At 37 I'm not the runner I was in high school, when I competed on the varsity cross-country and track teams. Some days all the running I do is up the stairs to my office. Still, I accepted Crocker's invitation. What better way to get into shape?

Once I had started training, the idea of running a mile every hour for 24 hours, with little food or rest, seemed rather daunting. But I carried on, and for four weeks ran regularly, until one day I awoke with a sensation I had not felt for 20 years: My stomach was filled with butterflies and my legs felt rubbery. It was race day.

The quarter-mile dirt track at Cairo American College, a local primary and secondary school, was bustling with runners as race time approached. At 7 p.m. the gun went off, and the crowd of runners from 48 teams surged forth like a herd of wild camels. I was the fifth runner on my team, and when my turn came, I grabbed the baton and took off in an adrenaline-fueled sprint. Soon I settled into a more sensible pace and finished my first mile in 6:25.

The teams, including the Flying Pharaohs and Crocodile Run-Dee, had each been assigned a tent. Ours was between those of two Egyptian teams: Freddy's Nightmare (although a long way from Elm Street, the tent was decorated with a plastic leg and a banner depicting a claw) and Midnight Express.

We were the Country Team, the embassy's term for the senior staff. Most of my teammates were embassy personnel and American citizens, and most were over 35. All we wanted to do was finish, and everyone had a different strategy. Jesse Gloe, 23, a Marine guard from South Dakota, brought along a supply of MREs (Meal, Ready to Eat), the modern C ration. Another runner smoked a cigarette after each mile.
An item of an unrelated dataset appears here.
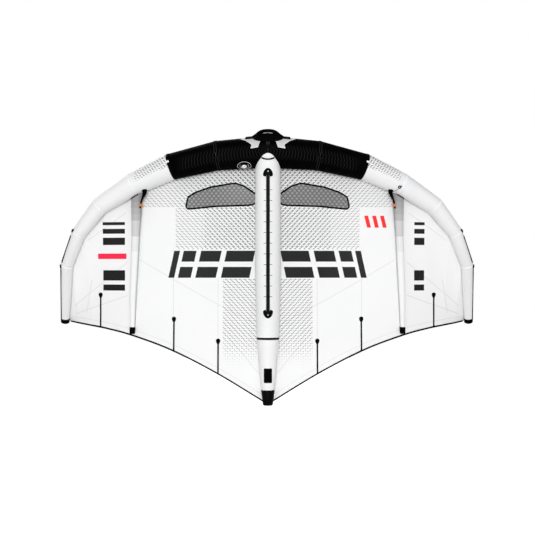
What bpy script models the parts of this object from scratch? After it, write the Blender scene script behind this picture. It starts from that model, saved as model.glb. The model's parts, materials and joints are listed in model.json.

By 10 p.m. most of the spectators had gone home, leaving the participants to face a long night of running. After three more miles, in 6:20, 6:30 and 6:35, I wasn't that tired, but I began crawling into my sleeping bag between appearances on the track. By 2 a.m. we had lost our first two runners. Every team was allowed two alternates, but any team with fewer than eight runners had to quit. Nonetheless, we were in good shape, and I felt fine.

Shortly before 6 a.m. the black sky lightened into a cold, misty dawn. One of our runners had slowed to a walk, but we were still going and felt better than we looked. By 11 a.m., however, everyone's legs had turned to cement. Worse, we had lost another teammate.

An hour later, after my 14th mile (6:55), I was having trouble. My left knee was swelling fast. Bill Mitchell, a teammate, was having his own problems. "I hate being 40," he growled, packing his right foot in ice.

By the end of my next mile (7:35) I was in bad shape. Mitchell, reluctantly, had dropped out. We were now down to eight. At 4 p.m. I ran my worst mile, a limping 7:55. But the end was in sight.